◆ Task prompt: Can you write out the whole listing exactly?

[START OF Given information]

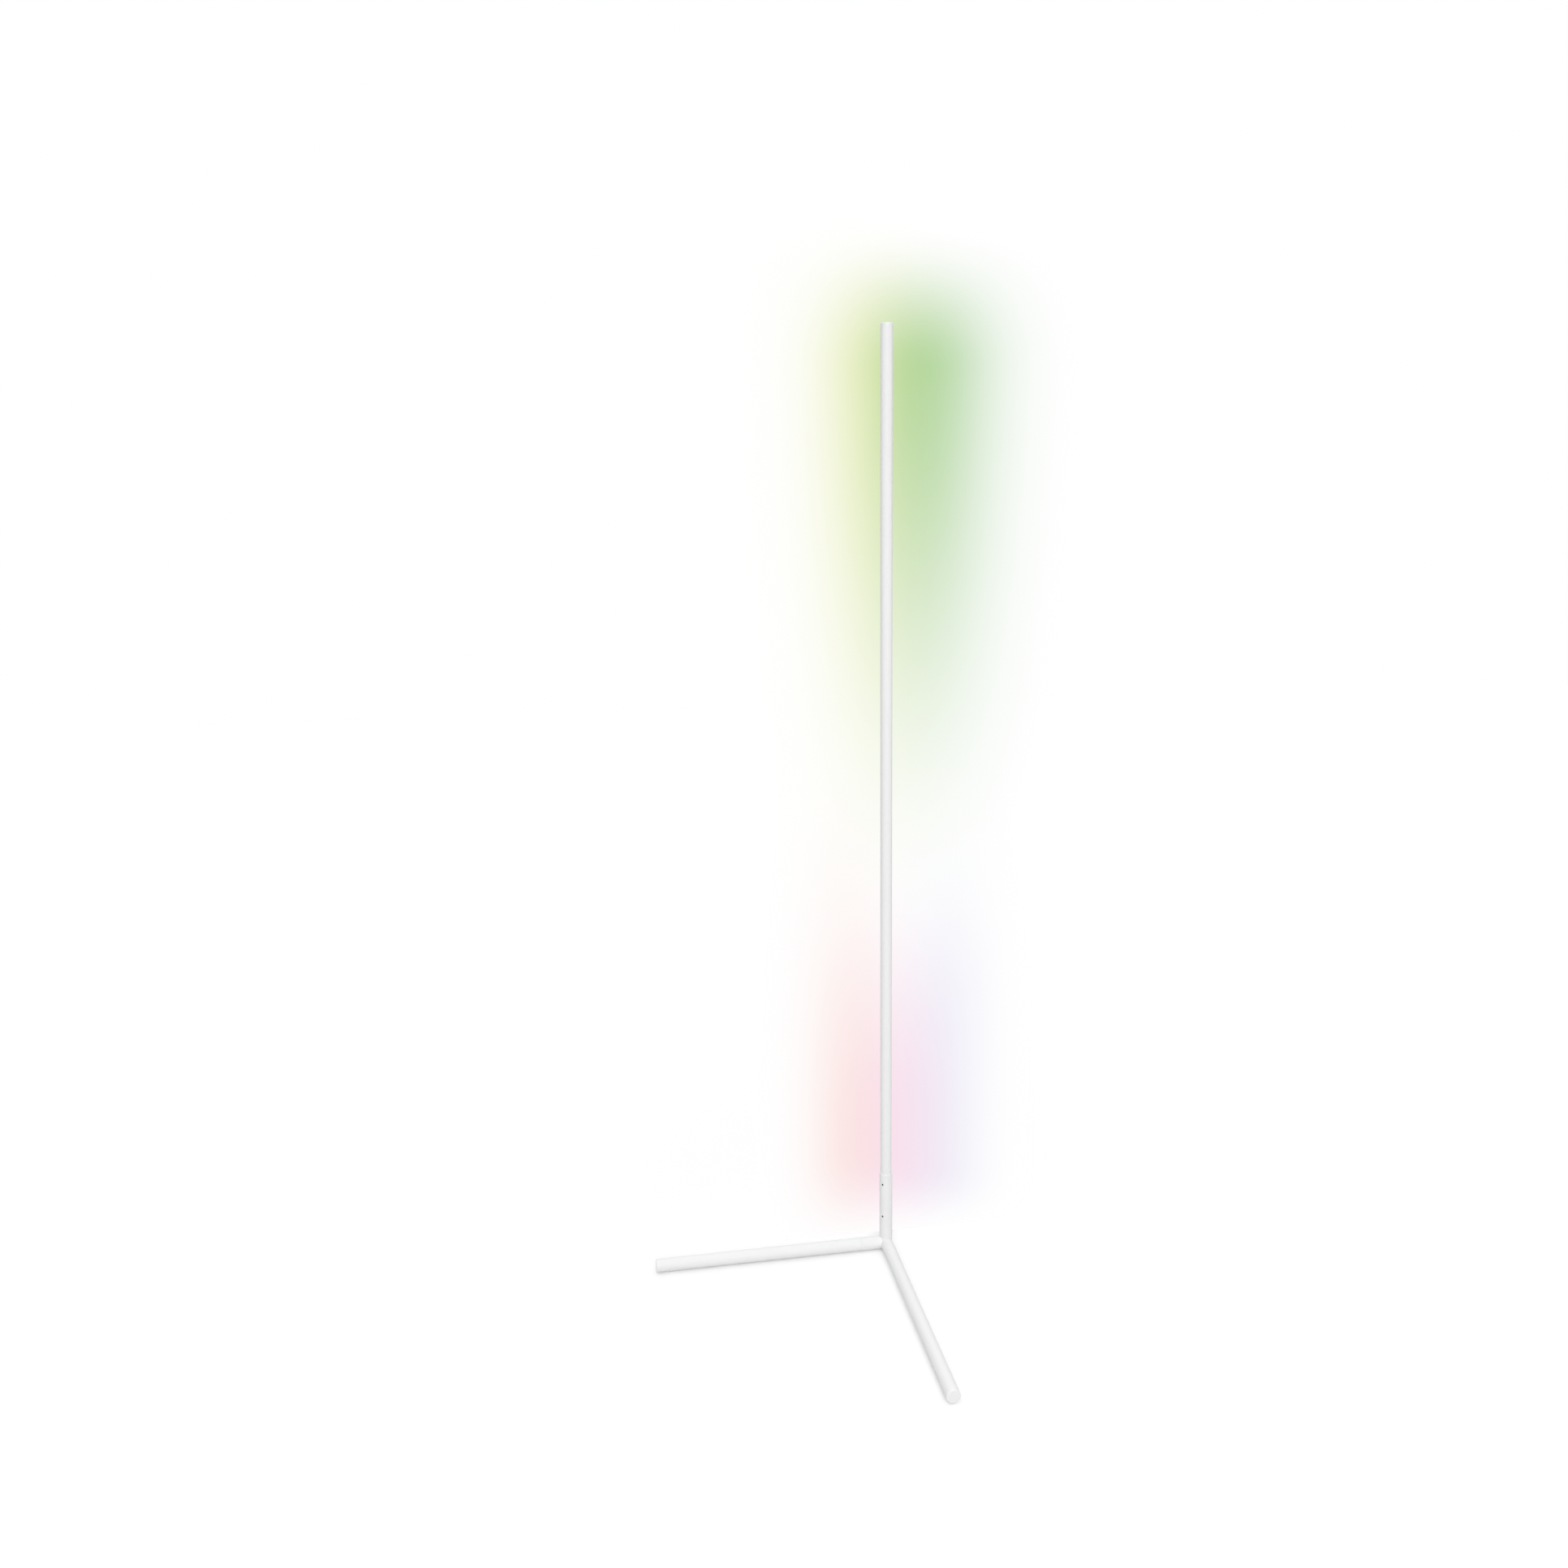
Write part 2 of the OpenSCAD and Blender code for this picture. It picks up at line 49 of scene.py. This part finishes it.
# Sizes of the lamp that the materials follow
COLUMN_TOP = 1.400
COLUMN_FOOT = 0.125
CHIP_PITCH = 0.0166
CHIP_START = 0.2126
CHIP_WELL_R = 0.0021
DIFFUSER_HALF_FACE = 0.009
DIFFUSER_FADE = 0.085
TRACK_PITCH = 0.0013

# Where most of a noise texture's values lie
NOISE_LOW = 0.3
NOISE_HIGH = 0.7

# Light on the lamp, as shares of full white: the world, two far lamps, and a softbox, whose share
# is meant at one metre from it
WORLD_LIGHT = 0.15
KEY_LIGHT = 0.30
SKY_LIGHT = 0.58
SOFTBOX_LIGHT = 1.08
SOFTBOX_AT = (0.0, -2.0, 1.5)
SOFTBOX_AIM = (0.0, 0.0, 1.0)
SOFTBOX_SIDE = 0.8
# Light that the floor is seen to give by itself, so that it looks white outside the shadows: at
# the lamp, and far off, where the softbox no longer reaches
FLOOR_LIFT_NEAR = 0.23
FLOOR_LIFT_FAR = 0.34
FLOOR_NEAR = 0.3
FLOOR_FAR = 1.5

# The stage: a square floor, and an upright wall close behind the lamp
FLOOR_SIDE = 14.0
WALL_Y = 0.045
WALL_LEFT = -0.6
WALL_RIGHT = 0.7
WALL_BOTTOM = 0.002
WALL_TOP = 1.75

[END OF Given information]

◆ Output for this task:
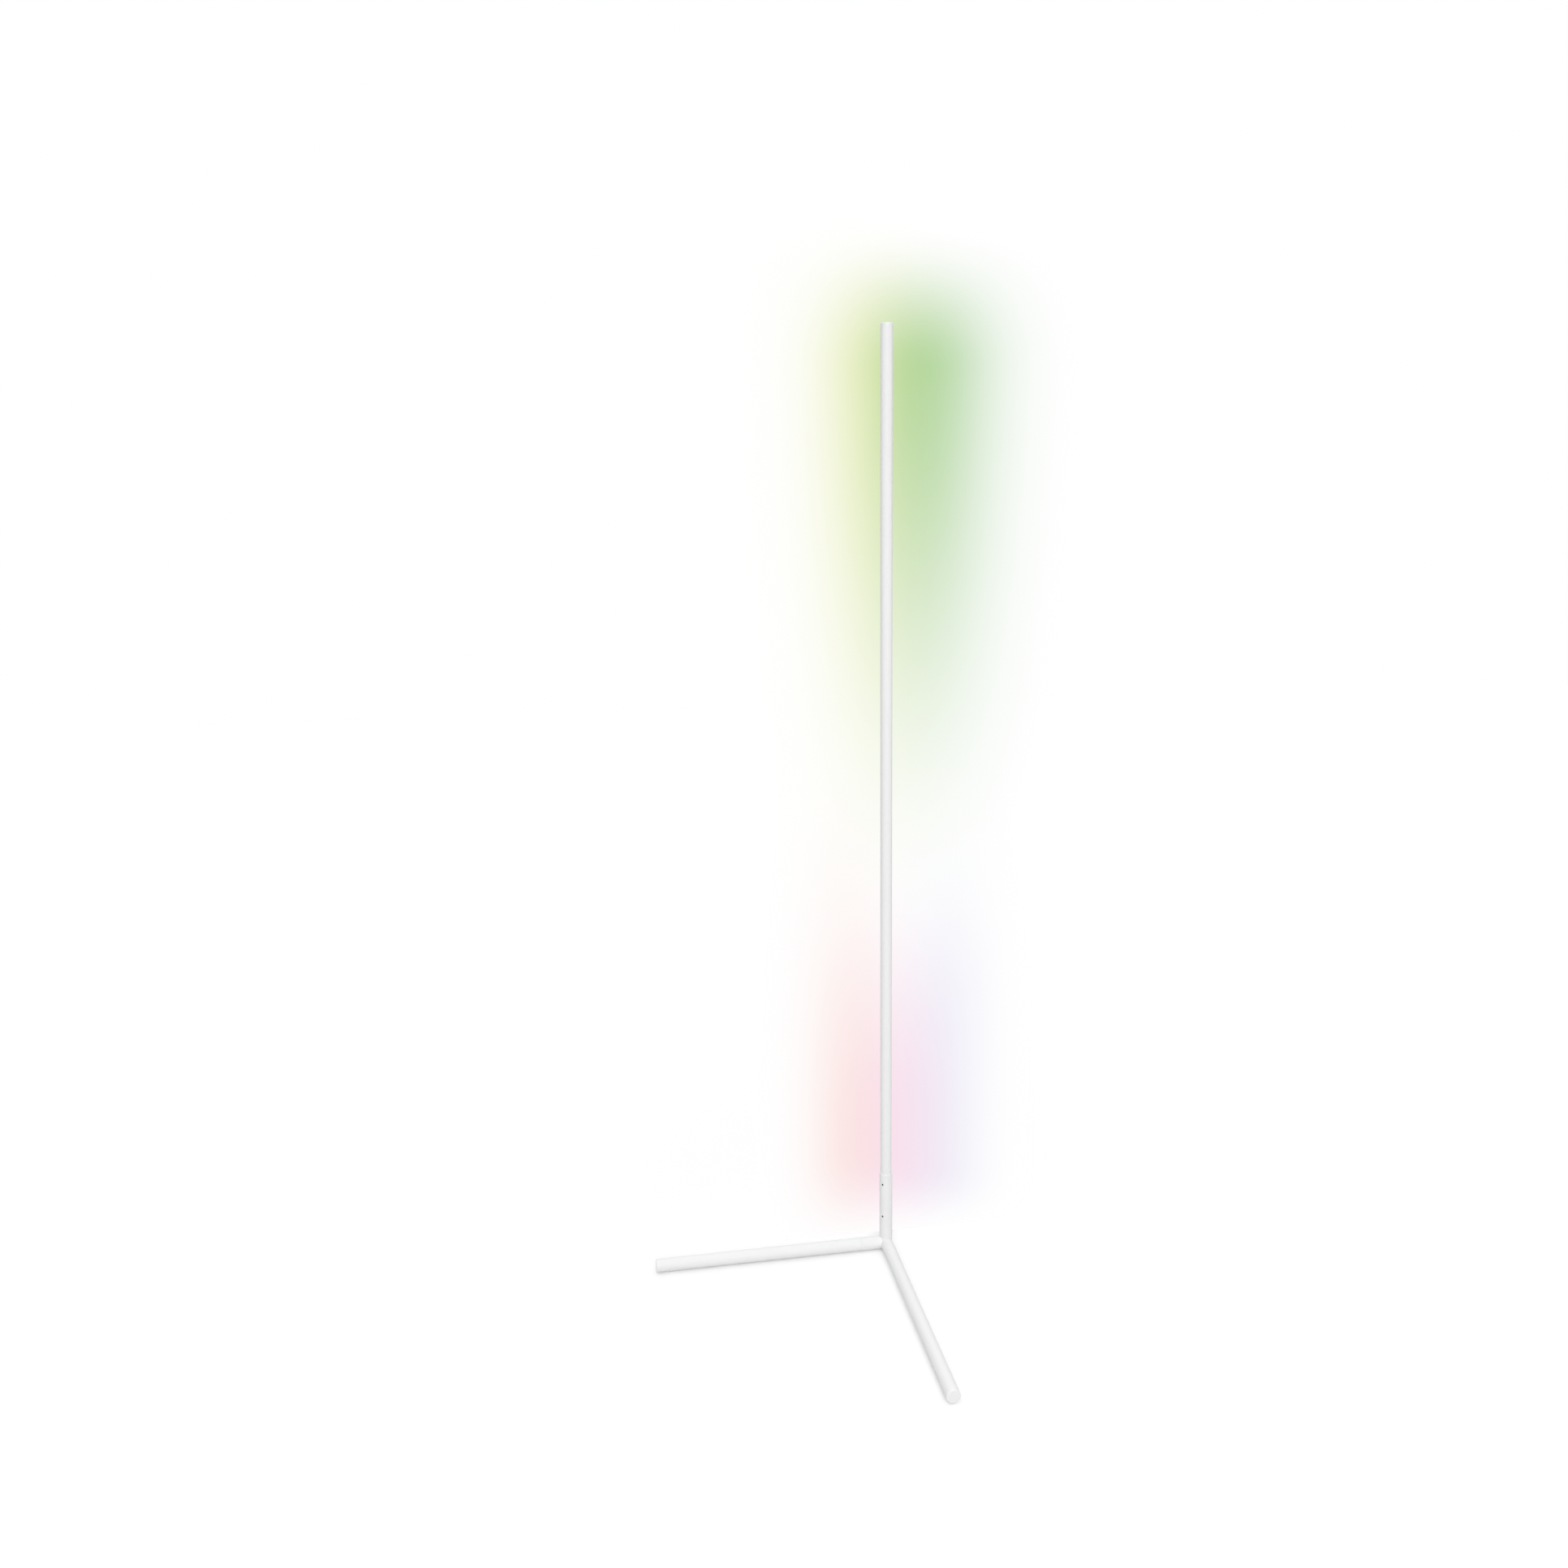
Write part 2 of the OpenSCAD and Blender code for this picture. It picks up at line 49 of scene.py. This part finishes it.
# Sizes of the lamp that the materials follow
COLUMN_TOP = 1.400
COLUMN_FOOT = 0.125
CHIP_PITCH = 0.0166
CHIP_START = 0.2126
CHIP_WELL_R = 0.0021
DIFFUSER_HALF_FACE = 0.009
DIFFUSER_FADE = 0.085
TRACK_PITCH = 0.0013

# Where most of a noise texture's values lie
NOISE_LOW = 0.3
NOISE_HIGH = 0.7

# Light on the lamp, as shares of full white: the world, two far lamps, and a softbox, whose share
# is meant at one metre from it
WORLD_LIGHT = 0.15
KEY_LIGHT = 0.30
SKY_LIGHT = 0.58
SOFTBOX_LIGHT = 1.08
SOFTBOX_AT = (0.0, -2.0, 1.5)
SOFTBOX_AIM = (0.0, 0.0, 1.0)
SOFTBOX_SIDE = 0.8
# Light that the floor is seen to give by itself, so that it looks white outside the shadows: at
# the lamp, and far off, where the softbox no longer reaches
FLOOR_LIFT_NEAR = 0.23
FLOOR_LIFT_FAR = 0.34
FLOOR_NEAR = 0.3
FLOOR_FAR = 1.5

# The stage: a square floor, and an upright wall close behind the lamp
FLOOR_SIDE = 14.0
WALL_Y = 0.045
WALL_LEFT = -0.6
WALL_RIGHT = 0.7
WALL_BOTTOM = 0.002
WALL_TOP = 1.75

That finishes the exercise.